» Directions:
Reproduce each line exactly, including spacing and punctuation.

# Data excerpt start

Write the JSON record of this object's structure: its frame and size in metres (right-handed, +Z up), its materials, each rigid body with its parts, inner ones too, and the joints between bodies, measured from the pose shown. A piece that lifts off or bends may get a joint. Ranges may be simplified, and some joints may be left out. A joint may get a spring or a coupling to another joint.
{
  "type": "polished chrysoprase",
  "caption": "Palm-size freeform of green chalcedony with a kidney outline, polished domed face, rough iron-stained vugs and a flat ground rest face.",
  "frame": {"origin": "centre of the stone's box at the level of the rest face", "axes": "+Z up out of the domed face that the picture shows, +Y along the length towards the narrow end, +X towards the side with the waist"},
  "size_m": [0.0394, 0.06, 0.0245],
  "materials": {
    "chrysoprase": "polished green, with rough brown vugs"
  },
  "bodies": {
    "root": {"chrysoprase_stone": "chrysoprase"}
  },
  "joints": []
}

# Data excerpt end

» Correct output:
Write the JSON record of this object's structure: its frame and size in metres (right-handed, +Z up), its materials, each rigid body with its parts, inner ones too, and the joints between bodies, measured from the pose shown. A piece that lifts off or bends may get a joint. Ranges may be simplified, and some joints may be left out. A joint may get a spring or a coupling to another joint.
{
  "type": "polished chrysoprase",
  "caption": "Palm-size freeform of green chalcedony with a kidney outline, polished domed face, rough iron-stained vugs and a flat ground rest face.",
  "frame": {"origin": "centre of the stone's box at the level of the rest face", "axes": "+Z up out of the domed face that the picture shows, +Y along the length towards the narrow end, +X towards the side with the waist"},
  "size_m": [0.0394, 0.06, 0.0245],
  "materials": {
    "chrysoprase": "polished green, with rough brown vugs"
  },
  "bodies": {
    "root": {"chrysoprase_stone": "chrysoprase"}
  },
  "joints": []
}